February 20, 2008 started out as an ordinary day. I got up to go to work about 7, dressed and made my coffee. Before I headed out, I poked my head into Pierre's room to check on him. He was sleeping soundly. His heavy snore told me he'd been up late again--I'd heard him come back in the middle of the night--so I crept up close to see if he was alright. His posture was a bit odd and the sound of the snore wasn't the same, but details like this appear only in hindsight.

As both Readers know well, that day was the day Pierre died.

This year, as that day approaches now for the third time since his actual death day, the question of what to do about it becomes more acute even as I learn to cope with it. The pain of his death has begun to fade just a bit, falling back from the constantly excruciating to the merely constantly painful.

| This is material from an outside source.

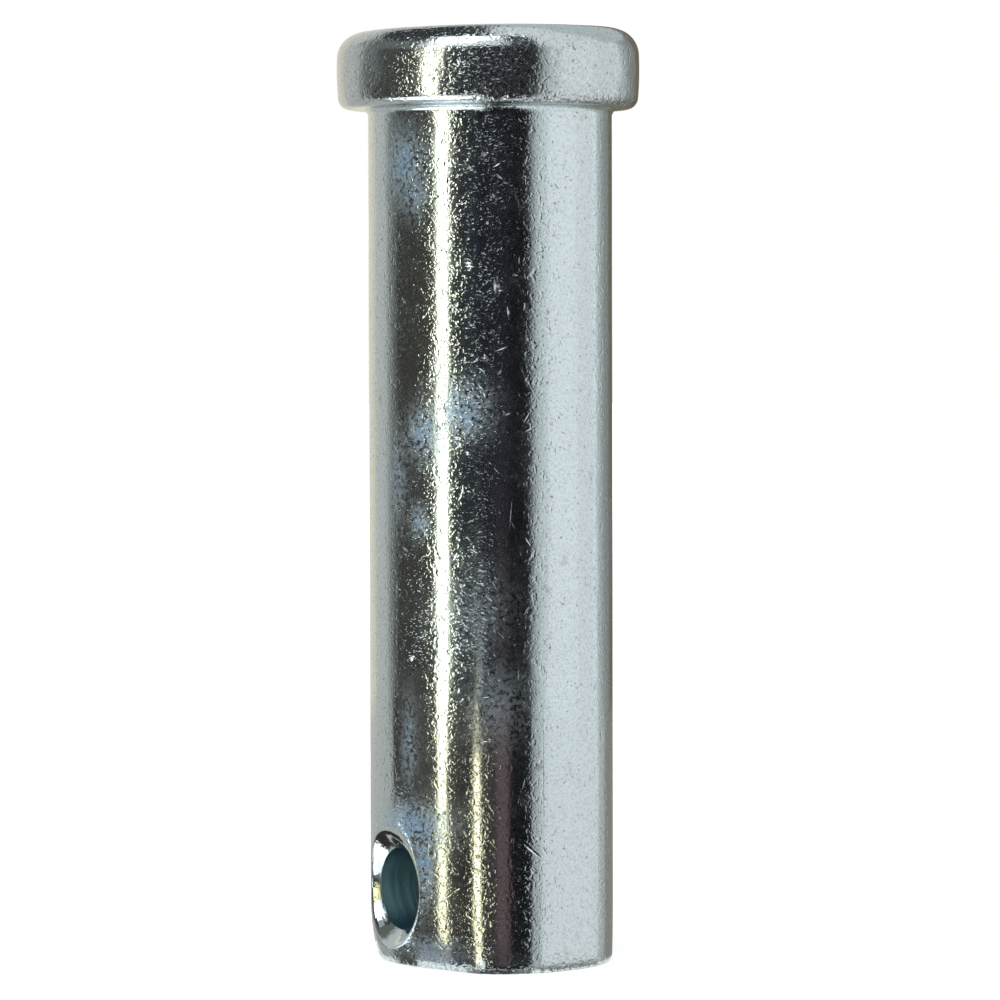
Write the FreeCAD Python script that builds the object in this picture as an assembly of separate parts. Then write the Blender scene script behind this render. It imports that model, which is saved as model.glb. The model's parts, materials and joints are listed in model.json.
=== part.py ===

It's a matter of degree, of course. There is one degree past which the human body ceases to function. Because of this one day, I will ever exist just a hair's breadth below that line.

Given that, I suppose I should not wonder why I am so moved to do something on this day, as opposed, say, to his birthday. Both days are worthy of marking, so in some ways, it's silly to imagine not marking either one of them.

Pierre's birthday was something we always celebrated, of course. We will continue to do that. Not in the same sense that one remembers a birthday with greetings and good wishes, but in the sense that every parent feels about their children's arrival dates, particularly their first-born.

There's no other experience like it. The births of subsequent children, while not necessarily a been-there-done-that sort of feeling, are simply different from what that first time was like. The moment when you realize that you've changed the world by bringing a new person into it is a factor in all births, I guess, but it is that first time that is really life changing.

Obviously, Pierre's death day was equally life changing, but for reasons that I would never have thought of at first. For example, one of the hardest questions I have to answer these days is, "How many children do you have?"

This question is hard to answer for a couple of reasons. It's such a simple, often innocently asked question, I can't fault people for asking it. But it does present me with a difficult dilemma.

My instinct is to answer as I always have since Maddie's birth in 1990, "Two."

While this answer isn't wrong, it also isn't truthful. I want to add, "But one of them died." Now that, as you can imagine, is a great conversation killer that I have learned to avoid. No one knows what to say after that, especially me. I hate to put people in that kind of an awkward situation so I often just dodge the question altogether. But why? Why shouldn't I be truthful? Why can't I simply say "Two" and just leave it at that?

Well, because it rarely gets left at that, and the subsequent conversation can be even harder to bear. The next question is something like "Oh? How old are they?"

If the previous question presented a difficult dilemma, this follow up is even harder to answer. Unknown to the questioner, the answer is difficult for me to even contemplate for a couple of reasons. Quite honestly, it means calculating how old Pierre would be today. Now, while I have no trouble remembering that Maddie is twenty, figuring out Pierre's potential age is an exercise in painful math. And as both readers know, for me, even simple equations are painful enough without some sort of a death factor.

The math will never get easier, I suppose, but talking about and dealing with the day itself certainly will. Thankfully, those awkward conversations with strangers become rarer with time and I find it easier to cope with when they do occur.

While it has been over a thousand days since Pierre's death day, we have only had just three chances to observe and cope with that anniversary. Time will not erase the memory of what happened that terrible day, but it has begun to cover the date itself with a soothing veil of grace, a soft shroud whose layers are spun and woven from our loving memories.